CG: He’s holding a compass that allows him to time-travel. The ghost character, Jacob, is on the right. They’re in his world, so he’s no longer a ghost. They were on a lazy Susan so we didn’t have to move camera or lighting as we turned it for each necessary shot.
DC: We didn’t have to move the green screen. Clint was out there to tell them, ‘Don’t move the camera, don’t move the green screen, don’t move the lights. Instead, rotate the actors on a giant rotating table.’
CG: There was a very specific look this show wanted. It was a very warm look and some of the cameras were filtered. We anticipated the filters being turned off during some [green-screen] shoots. Some were not, so we had to deal with a filter issue.
DC: That turned it to brown-screen as opposed to green-screen, sometimes. We ended up doing a lot of rotoscoping.
CG: In this particular case, we ordered a repeatable head and focus lens for a camera.

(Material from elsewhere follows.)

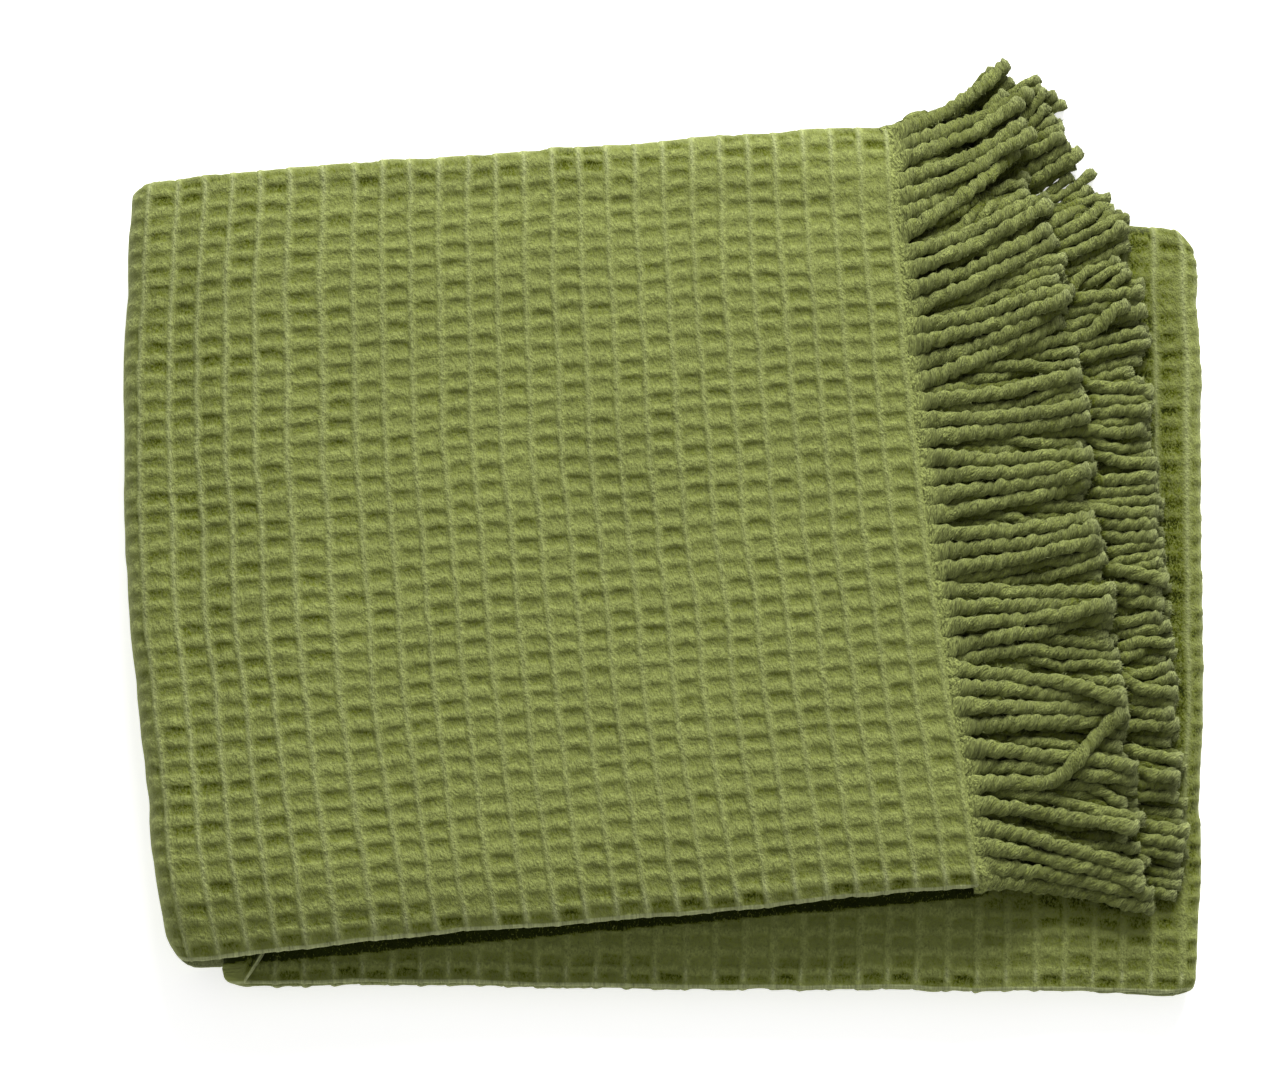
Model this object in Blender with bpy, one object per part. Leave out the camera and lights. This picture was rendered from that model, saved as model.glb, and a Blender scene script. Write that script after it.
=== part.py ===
"""A waffle weave cotton throw with twisted fringe, folded flat.

The throw is quartered across its width, so its cloth is a strip four layers thick: two
selvedges and a fold lie at the front, and two folds lie at the back. The strip is then folded
back and forth along its length, so that both fringed ends lie on top, one over the other:

        upper end  <------------------ upper panel, heads left
        lower end  ---------------->   second panel, heads right
                   <------------------------------------ third panel, heads left
                   ------------------------------------> base, heads right

The cloth is one solid. Each end's fringe is a solid of its own: a narrow folded strip along
the cloth's edge, with the fringe's strands growing out of it.

X runs along the throw, Y from the front to the back, Z up. Sizes are in millimetres here,
and angles in degrees.
"""
import math
from collections import namedtuple

import bmesh
import bpy

MM = 0.001
CENTRE = (12.2, 13.5)           # middle of the pile's box, in the plan of the tables below

# Cloth
THICKNESS = 1.85                # waffle cotton, from pit to ridge
LAYER_PITCH = 2.2               # from one layer of the quartered strip to the next
PANEL_PITCH = 9.4               # from one panel of four layers to the next
PANEL_HALF = 1.5 * LAYER_PITCH + 0.5 * THICKNESS
ACROSS_SHARES = (0.0, 0.06, 0.14, 0.38, 0.62, 0.86, 0.93, 1.0)  # faces meet here across a layer
ALONG_SHARES = (0.14, 0.38, 0.62, 0.86, 1.0)                    # and here along a panel
OUTER_STEPS = 8                 # faces round the wide fold, and round the two tight ones
TIGHT_STEPS = 5

# Fringe
STRANDS = 36                    # in a layer, where its edge isn't drawn back
STRAND = 3.3                    # width and height of one strand
STRAND_GAP = 0.4                # between strands that lie on each other
STRAND_LENGTH = 68.0
UNEVEN = 2.5                    # how much longer or shorter than that a strand may be
UNEVEN_TURN = 7.3               # how far the unevenness turns from one strand to the next
EDGE_MARGIN = 0.3               # least distance of a strand from a layer's front edge
EDGE_GAP = 0.6                  # between the cloth's edge and the fringe's strip
STRIP_WIDTH = 5.0               # width of the strip that holds the strands' roots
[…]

Our main actors come into a room, and they use this contraption that enables them to see heat signatures of what would have been there hours before. They had to do a fast forward and rewind while they’re playing with this thing. So we ordered a repeatable head. The camera department came in and we filmed our actors doing their ghost version. Then we filmed our main actors doing the plate. And the guys back here at the studio put the two of them together.
DC: With the repeatable head, we’re seeing the main actors shine this light around the room and follow the action that happened hours before. We’re able to get a really cool, stuttery, old-time looking projector look, like it’s following the action in the room. It’s a ghost-like look, but with the same camera movement we have with the main actors. It’s motion-control, but limited. It looks like an easy comp in this frame, but it was quite a dynamic set-up. You’re actually looking at frame 206 of one particular shot.
CG: The set for that on location is in front of the studio parking lot. It’s about 12 feet high. We had to extend the armature on the left and the extension around the door. That’s all been manipulated.
DC: And the background. Anything you see of the Dakota badlands is all us, as well.